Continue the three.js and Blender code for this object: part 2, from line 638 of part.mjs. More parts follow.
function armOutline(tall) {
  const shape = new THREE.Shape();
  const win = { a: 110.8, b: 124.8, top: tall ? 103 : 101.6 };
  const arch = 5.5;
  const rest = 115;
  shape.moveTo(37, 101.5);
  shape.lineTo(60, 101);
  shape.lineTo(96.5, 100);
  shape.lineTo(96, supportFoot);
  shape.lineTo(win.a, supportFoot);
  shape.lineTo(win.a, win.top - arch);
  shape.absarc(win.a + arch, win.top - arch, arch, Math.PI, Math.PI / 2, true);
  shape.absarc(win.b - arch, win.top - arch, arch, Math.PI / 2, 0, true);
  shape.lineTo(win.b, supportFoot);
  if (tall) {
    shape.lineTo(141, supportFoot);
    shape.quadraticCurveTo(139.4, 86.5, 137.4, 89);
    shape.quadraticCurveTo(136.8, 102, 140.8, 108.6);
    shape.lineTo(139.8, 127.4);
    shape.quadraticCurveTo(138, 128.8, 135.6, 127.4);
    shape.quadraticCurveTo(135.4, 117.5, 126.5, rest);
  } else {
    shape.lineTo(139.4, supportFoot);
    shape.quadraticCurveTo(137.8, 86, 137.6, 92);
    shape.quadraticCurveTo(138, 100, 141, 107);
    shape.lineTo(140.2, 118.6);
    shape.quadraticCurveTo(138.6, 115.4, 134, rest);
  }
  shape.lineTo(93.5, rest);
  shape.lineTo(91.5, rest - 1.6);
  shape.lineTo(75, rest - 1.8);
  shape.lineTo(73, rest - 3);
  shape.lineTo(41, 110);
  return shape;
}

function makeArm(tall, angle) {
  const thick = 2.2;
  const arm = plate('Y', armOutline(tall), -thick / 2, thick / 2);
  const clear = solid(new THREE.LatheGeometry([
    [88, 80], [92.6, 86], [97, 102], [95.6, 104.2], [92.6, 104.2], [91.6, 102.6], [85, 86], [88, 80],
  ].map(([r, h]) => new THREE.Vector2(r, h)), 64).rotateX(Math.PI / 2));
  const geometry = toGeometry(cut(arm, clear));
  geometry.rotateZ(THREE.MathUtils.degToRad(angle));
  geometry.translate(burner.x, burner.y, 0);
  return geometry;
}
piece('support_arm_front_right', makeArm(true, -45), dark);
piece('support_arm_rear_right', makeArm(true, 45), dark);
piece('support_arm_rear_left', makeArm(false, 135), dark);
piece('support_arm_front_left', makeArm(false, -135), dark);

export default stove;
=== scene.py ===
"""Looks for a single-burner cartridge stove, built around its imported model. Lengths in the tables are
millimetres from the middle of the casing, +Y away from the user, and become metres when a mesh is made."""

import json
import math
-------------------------
Of the lines above, retype only those from the line containing "function makeArm(tall, angle)" through the line containing "millimetres from the", including both, exactly.

Full solution:
function makeArm(tall, angle) {
  const thick = 2.2;
  const arm = plate('Y', armOutline(tall), -thick / 2, thick / 2);
  const clear = solid(new THREE.LatheGeometry([
    [88, 80], [92.6, 86], [97, 102], [95.6, 104.2], [92.6, 104.2], [91.6, 102.6], [85, 86], [88, 80],
  ].map(([r, h]) => new THREE.Vector2(r, h)), 64).rotateX(Math.PI / 2));
  const geometry = toGeometry(cut(arm, clear));
  geometry.rotateZ(THREE.MathUtils.degToRad(angle));
  geometry.translate(burner.x, burner.y, 0);
  return geometry;
}
piece('support_arm_front_right', makeArm(true, -45), dark);
piece('support_arm_rear_right', makeArm(true, 45), dark);
piece('support_arm_rear_left', makeArm(false, 135), dark);
piece('support_arm_front_left', makeArm(false, -135), dark);

export default stove;
=== scene.py ===
"""Looks for a single-burner cartridge stove, built around its imported model. Lengths in the tables are
millimetres from the middle of the casing, +Y away from the user, and become metres when a mesh is made."""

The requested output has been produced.